>>

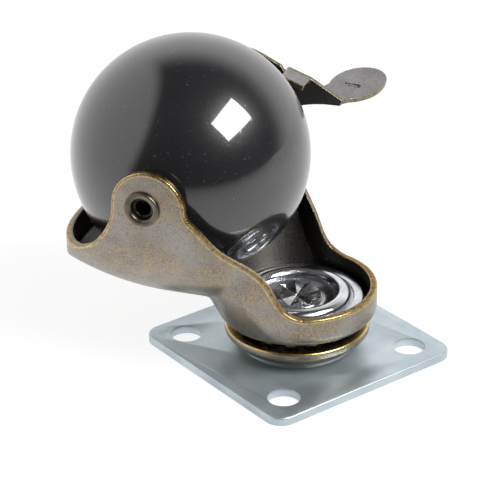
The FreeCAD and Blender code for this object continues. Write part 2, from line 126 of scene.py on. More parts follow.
def put(name: str, data: Any) -> Piece:
    """Put a new object with its data into the scene."""
    piece = bpy.data.objects.new(name, data)
    bpy.context.scene.collection.objects.link(piece)
    return piece


class Side(Enum):
    """Which side of the ball a piece of the axle is on."""

    NEAR = -1
    FAR = 1


@dataclass(frozen=True)
class Finish(ABC):
    """Base of all finishes: a principled shader with fine wear in its roughness and relief."""

    name: str
    slot: str
    base: str
    shade: str
    roughness: float
    metallic: float = 0.0

    def coordinates(self, tree: Tree) -> Link:
        """Give the coordinates that every pattern of the finish follows."""
        return (add_node(tree, "TexCoord"), "Object")

    def noise(self, tree: Tree, size_mm: float, detail: float = 3.0, rough: float = 0.5) -> Link:
        """Add a noise whose blotches are about size_mm across.

        Args:
            tree: the node tree.
            size_mm: the size of one blotch on the real piece.
            detail: octaves of finer noise.
            rough: strength of the finer octaves.

        Returns:
            The noise's factor output.
        """
        node = add_node(tree, "TexNoise", inputs={
            "Vector": self.coordinates(tree), "Scale": 1 / (size_mm * MM),
            "Detail": detail, "Roughness": rough})
        return (node, "Fac")

    def mapped(self, tree: Tree, factor: Link, low: float, high: float,
               to_low: float = 0.0, to_high: float = 1.0) -> Link:
        """Map a factor's range to another one, clamped."""
        node = add_node(tree, "MapRange", inputs={
            "Value": factor, "From Min": low, "From Max": high, "To Min": to_low, "To Max": to_high})
        return (node, "Result")

    def mixed(self, tree: Tree, factor: Any, first: Any, second: Any) -> Link:
        """Mix two colours by a factor."""
        return (add_node(tree, "Mix", {"data_type": "RGBA"}, {0: factor, 6: first, 7: second}), 2)

    def tones(self, tree: Tree, factor: Link, low: float, high: float) -> Link:
        """Go from the base tone to the shade as a factor goes from low to high."""
        return self.mixed(tree, self.mapped(tree, factor, low, high), self.base, self.shade)

    def bump(self, tree: Tree, height: Link, depth_mm: float, strength: float = 1.0,
             under: Optional[Link] = None) -> Link:
        """Add a relief of a real depth."""
        inputs: Sockets = {"Height": height, "Distance": depth_mm * MM, "Strength": strength}
        if under:
            inputs["Normal"] = under
        return (add_node(tree, "Bump", inputs=inputs), "Normal")

    def product(self, tree: Tree, first: Any, second: Any) -> Link:
        """Multiply two factors and keep the result between zero and one."""
        return (add_node(tree, "Math", {"operation": "MULTIPLY", "use_clamp": True},
                         {0: first, 1: second}), 0)

    def marked(self, tree: Tree, attribute: str) -> Link:
        """Read a mark that the piece's vertices carry."""
        return (add_node(tree, "Attribute", {"attribute_name": attribute}), "Fac")

    @abstractmethod
    def dress(self, tree: Tree) -> Sockets:
        """Give the finish's patterns, by the shader's sockets that they go into."""

    def roughened(self, tree: Tree, grain: Link, less: float, more: float) -> Link:
        """Give a roughness that follows a noise, from less than the finish's own to more."""
        return self.mapped(tree, grain, *NOISE_RANGE, self.roughness - less, self.roughness + more)

    def material(self) -> bpy.types.Material:
        """Build the material, or give the one that is already there."""
        made = bpy.data.materials.get(self.name)
        if made:
            return made
        made = bpy.data.materials.new(self.name)
        tree = emptied(made)
        shader = add_node(tree, "BsdfPrincipled", inputs={
            "Base Color": self.base, "Roughness": self.roughness, "Metallic": self.metallic})
        add_node(tree, "OutputMaterial", inputs={"Surface": (shader, "BSDF")})
        fill(tree, shader, self.dress(tree))
        made.diffuse_color = linear(self.base)
        return made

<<

▶ [REQUIRED WORK]: Go through the listing and copy all of it exactly.

▶ [REPLY TO THE EXERCISE]:
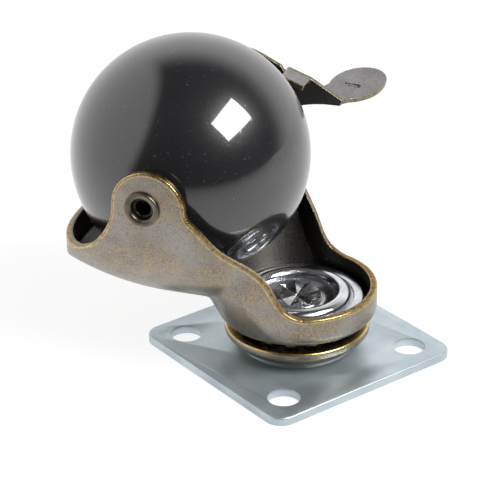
The FreeCAD and Blender code for this object continues. Write part 2, from line 126 of scene.py on. More parts follow.
def put(name: str, data: Any) -> Piece:
    """Put a new object with its data into the scene."""
    piece = bpy.data.objects.new(name, data)
    bpy.context.scene.collection.objects.link(piece)
    return piece


class Side(Enum):
    """Which side of the ball a piece of the axle is on."""

    NEAR = -1
    FAR = 1


@dataclass(frozen=True)
class Finish(ABC):
    """Base of all finishes: a principled shader with fine wear in its roughness and relief."""

    name: str
    slot: str
    base: str
    shade: str
    roughness: float
    metallic: float = 0.0

    def coordinates(self, tree: Tree) -> Link:
        """Give the coordinates that every pattern of the finish follows."""
        return (add_node(tree, "TexCoord"), "Object")

    def noise(self, tree: Tree, size_mm: float, detail: float = 3.0, rough: float = 0.5) -> Link:
        """Add a noise whose blotches are about size_mm across.

        Args:
            tree: the node tree.
            size_mm: the size of one blotch on the real piece.
            detail: octaves of finer noise.
            rough: strength of the finer octaves.

        Returns:
            The noise's factor output.
        """
        node = add_node(tree, "TexNoise", inputs={
            "Vector": self.coordinates(tree), "Scale": 1 / (size_mm * MM),
            "Detail": detail, "Roughness": rough})
        return (node, "Fac")

    def mapped(self, tree: Tree, factor: Link, low: float, high: float,
               to_low: float = 0.0, to_high: float = 1.0) -> Link:
        """Map a factor's range to another one, clamped."""
        node = add_node(tree, "MapRange", inputs={
            "Value": factor, "From Min": low, "From Max": high, "To Min": to_low, "To Max": to_high})
        return (node, "Result")

    def mixed(self, tree: Tree, factor: Any, first: Any, second: Any) -> Link:
        """Mix two colours by a factor."""
        return (add_node(tree, "Mix", {"data_type": "RGBA"}, {0: factor, 6: first, 7: second}), 2)

    def tones(self, tree: Tree, factor: Link, low: float, high: float) -> Link:
        """Go from the base tone to the shade as a factor goes from low to high."""
        return self.mixed(tree, self.mapped(tree, factor, low, high), self.base, self.shade)

    def bump(self, tree: Tree, height: Link, depth_mm: float, strength: float = 1.0,
             under: Optional[Link] = None) -> Link:
        """Add a relief of a real depth."""
        inputs: Sockets = {"Height": height, "Distance": depth_mm * MM, "Strength": strength}
        if under:
            inputs["Normal"] = under
        return (add_node(tree, "Bump", inputs=inputs), "Normal")

    def product(self, tree: Tree, first: Any, second: Any) -> Link:
        """Multiply two factors and keep the result between zero and one."""
        return (add_node(tree, "Math", {"operation": "MULTIPLY", "use_clamp": True},
                         {0: first, 1: second}), 0)

    def marked(self, tree: Tree, attribute: str) -> Link:
        """Read a mark that the piece's vertices carry."""
        return (add_node(tree, "Attribute", {"attribute_name": attribute}), "Fac")

    @abstractmethod
    def dress(self, tree: Tree) -> Sockets:
        """Give the finish's patterns, by the shader's sockets that they go into."""

    def roughened(self, tree: Tree, grain: Link, less: float, more: float) -> Link:
        """Give a roughness that follows a noise, from less than the finish's own to more."""
        return self.mapped(tree, grain, *NOISE_RANGE, self.roughness - less, self.roughness + more)

    def material(self) -> bpy.types.Material:
        """Build the material, or give the one that is already there."""
        made = bpy.data.materials.get(self.name)
        if made:
            return made
        made = bpy.data.materials.new(self.name)
        tree = emptied(made)
        shader = add_node(tree, "BsdfPrincipled", inputs={
            "Base Color": self.base, "Roughness": self.roughness, "Metallic": self.metallic})
        add_node(tree, "OutputMaterial", inputs={"Surface": (shader, "BSDF")})
        fill(tree, shader, self.dress(tree))
        made.diffuse_color = linear(self.base)
        return made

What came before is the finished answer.